WHAT IS REQUIRED:
Take the lines from the one bearing "const leatherPack = new THREE.Group();" to the one bearing "obj.data.transform(obj.matrix_world)", inclusive, and reproduce them exactly; include no other line.

SOURCE EXCERPT:
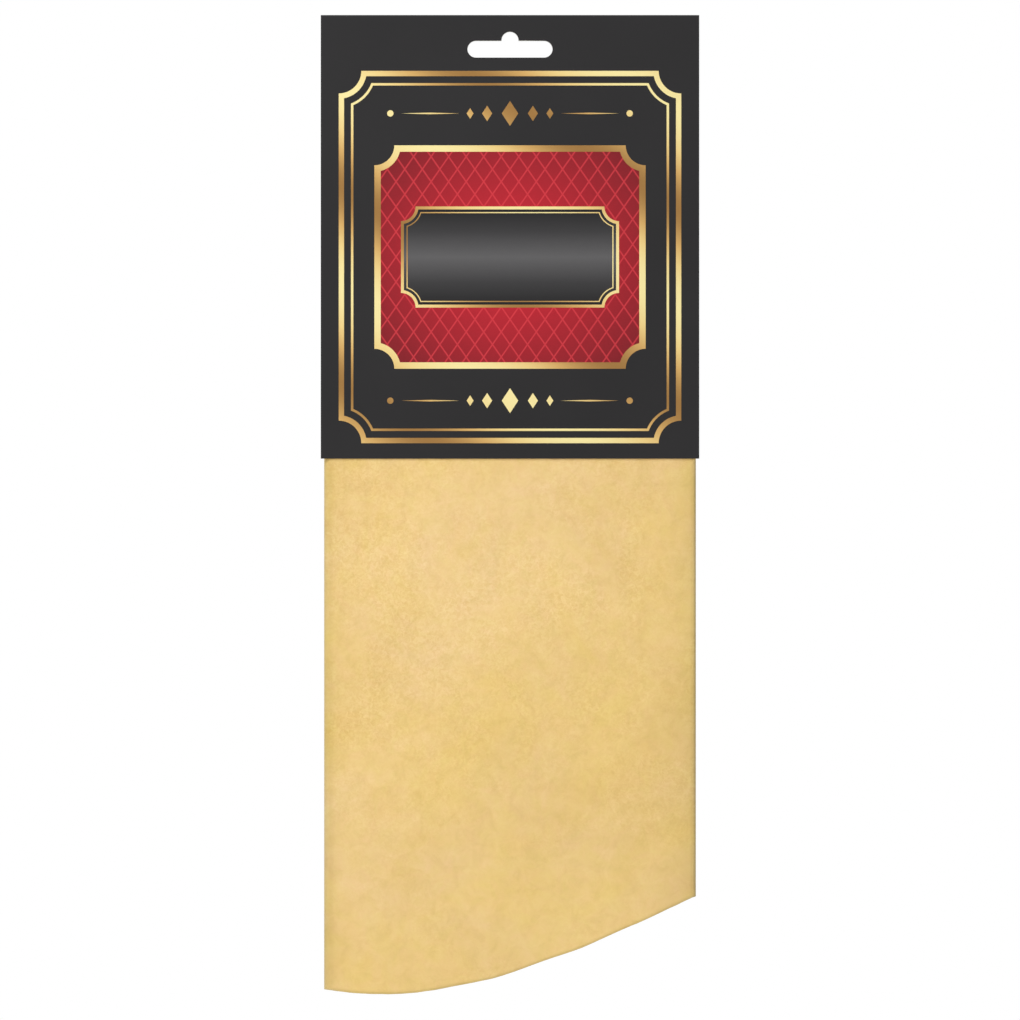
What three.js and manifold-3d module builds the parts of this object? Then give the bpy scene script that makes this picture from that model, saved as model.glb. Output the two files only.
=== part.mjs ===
import * as THREE from "three";
import { mergeVertices } from "three/addons/utils/BufferGeometryUtils.js";
import Module from "manifold-3d";

// Chamois leather folded to four plies and stapled in a creased header card with a hang slot.
// Millimetres, Z up. The front faces -Y. The origin is the top of the slot, where a hook bears,
// halfway through the header's thickness.

// Header card
const cardWidth = 142.3;
const cardHeight = 166.8;
const boardThickness = 0.5;
const creaseGap = 0.3; // between two panels at a crease, so that they can fold
const seatClearance = 0.3; // between pieces that lie against each other

// Hang slot, a long slot with a round bump in the middle of its upper edge
const slotInset = 6.2; // from the card's top edge down to the bump
const slotWidth = 32;
const slotHeight = 6.4;
const bumpWidth = 6.4;
const bumpStraight = 0.2; // of the bump's sides, below its round top
const arcSegments = 12;

// Skin
const skinThickness = 0.8;
const plyGap = 0.35;
const cardMargin = 1.25; // of the card beyond the folded skin on each side
const slotToSkin = 8.2; // from the slot down to the skin's hidden top edge
const hemDrop = 201.4; // from the card's lower edge to the hem's lowest point
const hemLowInset = 20.9; // from the left fold to that point
const hemBend = 80; // how widely the hem curves there
const hemRiseShare = 0.579; // the slope that the hem tends to on both sides of it
const innerHemLift = 2; // the inner pair of plies is shorter by this
const innerHemRun = 25; // from the centre fold to where it is
const rawEdgeInset = 6; // of the skin's two side edges, behind the centre fold
const rawEdgeWave = 2;
const rawEdgePitch = 190;
const rawCorner = 24; // radius where the hem turns into a side edge
const leanDepth = 1.2; // at the hem the left side comes forward and the right side goes back
const plyColumns = 10;
const outerFoldSteps = 6;
const innerFoldSteps = 4;
const skinRows = 8;

// Staples
const wireThickness = 0.5;
const wireWidth = 0.6;
const wireBend = 0.3; // inner radius of a bend in the wire
const crownWidth = 12.7;
const clinchGap = 3.9; // between the tips of the two legs that are turned over
const stapleInset = 26.5; // from the folded skin's edge to the middle of a staple
const stapleDrop = 14; // below the skin's top edge
const stapleSides = { left: -1, right: 1 };

const cutOverrun = 1; // how far a cut runs past what it cuts

// Heights
const cardTop = slotInset;
const cardBottom = cardTop - cardHeight;
const panelTop = cardTop - boardThickness - creaseGap;
const bumpRadius = bumpWidth / 2;
const slotTop = -bumpRadius - bumpStraight;
const slotEndRadius = slotHeight / 2;
const skinTop = slotTop - slotHeight - slotToSkin;
const hemLow = cardBottom - hemDrop;
const stapleHeight = skinTop - stapleDrop;

// Widths
const foldedWidth = cardWidth - 2 * cardMargin;
const stapleReach = foldedWidth / 2 - stapleInset;

// Depths, from the front panel back to the staples' crowns
const plyPitch = skinThickness + plyGap;
const stackDepth = 3 * plyPitch + skinThickness;
const clinchRoom = seatClearance + wireThickness + seatClearance;
const pocketDepth = clinchRoom + stackDepth + seatClearance;
const headerDepth = pocketDepth + 2 * boardThickness;
const frontFace = -headerDepth / 2;
const rearFace = headerDepth / 2;
const stackFront = frontFace + boardThickness + clinchRoom;
const stackMiddle = stackFront + stackDepth / 2;
const clinchFront = stackFront - seatClearance - wireThickness;
const crownRear = rearFace + seatClearance + wireThickness;

const board = new THREE.MeshStandardMaterial({ color: 0x363535, roughness: 0.55, metalness: 0 });
const chamois = new THREE.MeshStandardMaterial({ color: 0xebca88, roughness: 0.95, metalness: 0 });
const steel = new THREE.MeshStandardMaterial({ color: 0xb9bcc0, roughness: 0.35, metalness: 1 });

const wasm = await Module();
wasm.setup();

function solidOf(geometry) {
  const bare = geometry.clone();
  bare.deleteAttribute("normal");
  bare.deleteAttribute("uv");
  const merged = mergeVertices(bare);
  const vertProperties = merged.attributes.position.array;
  const triVerts = new Uint32Array(merged.index.array);
  return new wasm.Manifold(new wasm.Mesh({ numProp: 3, vertProperties, triVerts }));
}

function geometryOf(solid) {
  const { vertProperties, triVerts } = solid.getMesh();
  const geometry = new THREE.BufferGeometry();
  geometry.setAttribute("position", new THREE.BufferAttribute(vertProperties, 3));
  geometry.setIndex(new THREE.BufferAttribute(triVerts, 1));
  geometry.computeVertexNormals();
  return geometry;
}

function namedMesh(name, geometry, material) {
  const mesh = new THREE.Mesh(geometry, material);
  mesh.name = name;
  return mesh;
}

// A solid with a hole for each leg of the staples, cut through from frontY to rearY
function withLegHoles(solid, frontY, rearY) {
  const width = wireThickness + 2 * seatClearance;
  const height = wireWidth + 2 * seatClearance;
  const depth = rearY - frontY + 2 * cutOverrun;
  let cut = solid;
  for (const side of Object.values(stapleSides)) {
    for (const end of [-1, 1]) {
      const x = side * stapleReach + (end * (crownWidth - wireThickness)) / 2;
      const hole = new THREE.BoxGeometry(width, depth, height);
      hole.translate(x, (frontY + rearY) / 2, stapleHeight);
      cut = cut.subtract(solidOf(hole));
    }
  }
  return cut;
}

// Board panels, drawn from the front and extruded towards the back
function slotOutline() {
  const reach = slotWidth / 2 - slotEndRadius;
  const middle = slotTop - slotEndRadius;
  const path = new THREE.Path();
  path.moveTo(0, slotTop - slotHeight);
  path.absarc(reach, middle, slotEndRadius, -Math.PI / 2, Math.PI / 2, false);
  path.lineTo(bumpRadius, slotTop);
  path.absarc(0, -bumpRadius, bumpRadius, 0, Math.PI, false);
  path.lineTo(-bumpRadius, slotTop);
  path.absarc(-reach, middle, slotEndRadius, Math.PI / 2, (3 * Math.PI) / 2, false);
  path.closePath();
  return path;
}

function panelGeometry(frontY) {
  const outline = new THREE.Shape();
  outline.moveTo(-cardWidth / 2, cardBottom);
  outline.lineTo(cardWidth / 2, cardBottom);
  outline.lineTo(cardWidth / 2, panelTop);
  outline.lineTo(-cardWidth / 2, panelTop);
  outline.closePath();
  outline.holes.push(slotOutline());
  const settings = { depth: boardThickness, bevelEnabled: false, curveSegments: arcSegments };
  const geometry = new THREE.ExtrudeGeometry(outline, settings);
  geometry.rotateX(Math.PI / 2);
  geometry.translate(0, frontY + boardThickness, 0);
  return geometry;
}

function backPanelMesh() {
  const innerFace = rearFace - boardThickness;
  const solid = withLegHoles(solidOf(panelGeometry(innerFace)), innerFace, rearFace);
  return namedMesh("header_back_panel", geometryOf(solid), board);
}

function spineMesh() {
  const geometry = new THREE.BoxGeometry(cardWidth, headerDepth, boardThickness);
  const mesh = namedMesh("header_spine", geometry, board);
  mesh.position.z = cardTop - boardThickness / 2;
  return mesh;
}

// The skin's course through its plies, seen from above: its centre line, the side that was
// outside before folding, and how far along the unfolded skin each station is
function skinStations() {
  const foldX = -foldedWidth / 2 + skinThickness / 2 + 1.5 * plyPitch;
  const centreFoldX = foldedWidth / 2 - skinThickness / 2 - plyPitch / 2;
  const stations = [];
  let along = 0;

  function ply(level, fromX, toX, rawFrom, rawTo) {
    const heading = Math.sign(toX - fromX);
    const first = stations.length ? 1 : 0;
    for (let i = first; i <= plyColumns; i++) {
      const share = i / plyColumns;
      stations.push({
        x: fromX + (toX - fromX) * share,
        y: stackMiddle + level * plyPitch,
        normal: new THREE.Vector2(0, -heading),
        along: along + Math.abs(toX - fromX) * share,
        rawShare: THREE.MathUtils.lerp(rawFrom, rawTo, share),
      });
    }
    along += Math.abs(toX - fromX);
  }

  function fold(centreX, level, radius, fromAngle, toAngle, steps) {
    const turn = Math.sign(toAngle - fromAngle);
    const length = radius * Math.abs(toAngle - fromAngle);
    for (let i = 1; i <= steps; i++) {
      const angle = fromAngle + ((toAngle - fromAngle) * i) / steps;
      const out = new THREE.Vector2(Math.cos(angle), Math.sin(angle));
      stations.push({
        x: centreX + radius * out.x,
        y: stackMiddle + level * plyPitch + radius * out.y,
        normal: out.clone().multiplyScalar(turn),
        along: along + (length * i) / steps,
        rawShare: 0,
      });
    }
    along += length;
  }

  const rawX = foldedWidth / 2 - rawEdgeInset;
  ply(1.5, rawX, foldX, 1, 0);
  fold(foldX, 0, 1.5 * plyPitch, Math.PI / 2, (3 * Math.PI) / 2, outerFoldSteps);
  ply(-1.5, foldX, centreFoldX, 0, 0);
  const centre = along + (Math.PI * plyPitch) / 4;
  fold(centreFoldX, -1, plyPitch / 2, -Math.PI / 2, Math.PI / 2, innerFoldSteps);
  ply(-0.5, centreFoldX, foldX, 0, 0);
  fold(foldX, 0, plyPitch / 2, (3 * Math.PI) / 2, Math.PI / 2, innerFoldSteps);
  ply(0.5, foldX, rawX, 0, 1);
  return { stations, centre, length: along };
}

// The hem's height at a distance along the unfolded skin
function hemHeight(along, centre, length) {
  const fromCentre = Math.abs(along - centre);
  const fromLow = fromCentre - (foldedWidth - hemLowInset);
  const rise = hemRiseShare * (Math.hypot(fromLow, hemBend) - hemBend);
  const inner = along > centre ? innerHemLift * THREE.MathUtils.smoothstep(fromCentre, 0, innerHemRun) : 0;
  const toSide = Math.min(along, length - along);
  const intoCorner = Math.max(0, rawCorner - toSide);
  const corner = rawCorner - Math.sqrt(Math.max(0, rawCorner ** 2 - intoCorner ** 2));
  return hemLow + rise + inner + corner;
}

function skinMesh() {
  const { stations, centre, length } = skinStations();
  const positions = [];
  for (const side of [1, -1]) {
    for (const station of stations) {
      const hem = hemHeight(station.along, centre, length);
      for (let row = 0; row <= skinRows; row++) {
        const z = skinTop + ((hem - skinTop) * row) / skinRows;
        const sway = rawEdgeWave * Math.cos((2 * Math.PI * (z - skinTop)) / rawEdgePitch);
        const x = station.x + station.rawShare * sway;
        const loose = THREE.MathUtils.smoothstep(cardBottom - z, 0, hemDrop);
        const lean = leanDepth * loose * Math.sin((Math.PI * x) / foldedWidth);
        positions.push(x + (side * station.normal.x * skinThickness) / 2);
        positions.push(station.y + lean + (side * station.normal.y * skinThickness) / 2);
        positions.push(z);
      }
    }
  }

  const rowCount = skinRows + 1;
  const sheetCount = stations.length * rowCount;
  const at = (side, column, row) => (side === 1 ? 0 : sheetCount) + column * rowCount + row;
  const index = [];
  const quad = (a, b, c, d) => index.push(a, b, c, a, c, d);
  const last = stations.length - 1;
  for (let i = 0; i < last; i++) {
    for (let row = 0; row < skinRows; row++) {
      quad(at(1, i, row), at(1, i, row + 1), at(1, i + 1, row + 1), at(1, i + 1, row));
      quad(at(-1, i, row), at(-1, i + 1, row), at(-1, i + 1, row + 1), at(-1, i, row + 1));
    }
    quad(at(1, i, 0), at(1, i + 1, 0), at(-1, i + 1, 0), at(-1, i, 0));
    quad(at(1, i, skinRows), at(-1, i, skinRows), at(-1, i + 1, skinRows), at(1, i + 1, skinRows));
  }
  for (let row = 0; row < skinRows; row++) {
    quad(at(1, 0, row), at(-1, 0, row), at(-1, 0, row + 1), at(1, 0, row + 1));
    quad(at(1, last, row), at(1, last, row + 1), at(-1, last, row + 1), at(-1, last, row));
  }

  const sheet = new THREE.BufferGeometry();
  sheet.setAttribute("position", new THREE.Float32BufferAttribute(positions, 3));
  sheet.setIndex(index);
  const solid = withLegHoles(solidOf(sheet), stackFront, stackFront + stackDepth);
  console.log("skin laid flat: " + length.toFixed(1) + " by " + (skinTop - hemLow).toFixed(1) + " mm");
  return namedMesh("chamois_skin", geometryOf(solid), chamois);
}

// A staple is one wire: crown behind the back panel, legs through the plies, ends turned over
function stapleMesh(side) {
  const tip = clinchGap / 2;
  const outBend = wireBend + wireThickness;
  const bendX = crownWidth / 2 - outBend;
  const frontBendY = clinchFront + outBend;
  const rearBendY = crownRear - outBend;
  const quarter = Math.PI / 2;
  const outline = new THREE.Shape();
  outline.moveTo(-tip, clinchFront);
  outline.absarc(-bendX, frontBendY, outBend, 3 * quarter, 2 * quarter, true);
  outline.absarc(-bendX, rearBendY, outBend, 2 * quarter, quarter, true);
  outline.absarc(bendX, rearBendY, outBend, quarter, 0, true);
  outline.absarc(bendX, frontBendY, outBend, 0, -quarter, true);
  outline.lineTo(tip, clinchFront);
  outline.lineTo(tip, clinchFront + wireThickness);
  outline.absarc(bendX, frontBendY, wireBend, -quarter, 0, false);
  outline.absarc(bendX, rearBendY, wireBend, 0, quarter, false);
  outline.absarc(-bendX, rearBendY, wireBend, quarter, 2 * quarter, false);
  outline.absarc(-bendX, frontBendY, wireBend, 2 * quarter, 3 * quarter, false);
  outline.lineTo(-tip, clinchFront + wireThickness);
  outline.closePath();
  const settings = { depth: wireWidth, bevelEnabled: false, curveSegments: arcSegments / 2 };
  const mesh = namedMesh("staple_" + side, new THREE.ExtrudeGeometry(outline, settings), steel);
  mesh.position.set(stapleSides[side] * stapleReach, 0, stapleHeight - wireWidth / 2);
  return mesh;
}

const header = new THREE.Group();
header.add(backPanelMesh());
header.add(spineMesh());
header.add(namedMesh("header_front_panel", panelGeometry(frontFace), board));

const staples = new THREE.Group();
for (const side of Object.keys(stapleSides)) {
  staples.add(stapleMesh(side));
}

const leatherPack = new THREE.Group();
leatherPack.add(header, skinMesh(), staples);

export default leatherPack;
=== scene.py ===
import math
import bpy
import bmesh
from mathutils import Matrix, Vector, noise


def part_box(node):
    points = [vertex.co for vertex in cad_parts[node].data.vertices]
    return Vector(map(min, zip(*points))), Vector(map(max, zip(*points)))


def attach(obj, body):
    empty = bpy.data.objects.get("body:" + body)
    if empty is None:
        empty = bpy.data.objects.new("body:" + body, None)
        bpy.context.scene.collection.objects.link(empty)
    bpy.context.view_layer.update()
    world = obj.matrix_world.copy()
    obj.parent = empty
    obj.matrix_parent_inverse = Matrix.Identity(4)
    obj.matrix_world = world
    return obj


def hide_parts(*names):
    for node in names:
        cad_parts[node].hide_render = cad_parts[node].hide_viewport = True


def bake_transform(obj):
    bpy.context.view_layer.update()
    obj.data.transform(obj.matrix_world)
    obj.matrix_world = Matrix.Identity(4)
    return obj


# Chamois leather, folded to four plies, hanging from a creased header card.
# Metres, Z up, front towards -Y, origin at the top of the hang slot.
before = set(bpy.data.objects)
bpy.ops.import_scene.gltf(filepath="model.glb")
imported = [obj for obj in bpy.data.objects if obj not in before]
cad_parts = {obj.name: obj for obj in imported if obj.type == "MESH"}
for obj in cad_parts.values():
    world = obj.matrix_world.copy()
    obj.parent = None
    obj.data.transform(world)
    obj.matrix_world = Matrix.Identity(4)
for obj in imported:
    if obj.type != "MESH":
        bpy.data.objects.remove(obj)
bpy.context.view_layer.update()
mm = 0.001


# Helpers for colours, nodes and pieces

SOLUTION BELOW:
const leatherPack = new THREE.Group();
leatherPack.add(header, skinMesh(), staples);

export default leatherPack;
=== scene.py ===
import math
import bpy
import bmesh
from mathutils import Matrix, Vector, noise


def part_box(node):
    points = [vertex.co for vertex in cad_parts[node].data.vertices]
    return Vector(map(min, zip(*points))), Vector(map(max, zip(*points)))


def attach(obj, body):
    empty = bpy.data.objects.get("body:" + body)
    if empty is None:
        empty = bpy.data.objects.new("body:" + body, None)
        bpy.context.scene.collection.objects.link(empty)
    bpy.context.view_layer.update()
    world = obj.matrix_world.copy()
    obj.parent = empty
    obj.matrix_parent_inverse = Matrix.Identity(4)
    obj.matrix_world = world
    return obj


def hide_parts(*names):
    for node in names:
        cad_parts[node].hide_render = cad_parts[node].hide_viewport = True


def bake_transform(obj):
    bpy.context.view_layer.update()
    obj.data.transform(obj.matrix_world)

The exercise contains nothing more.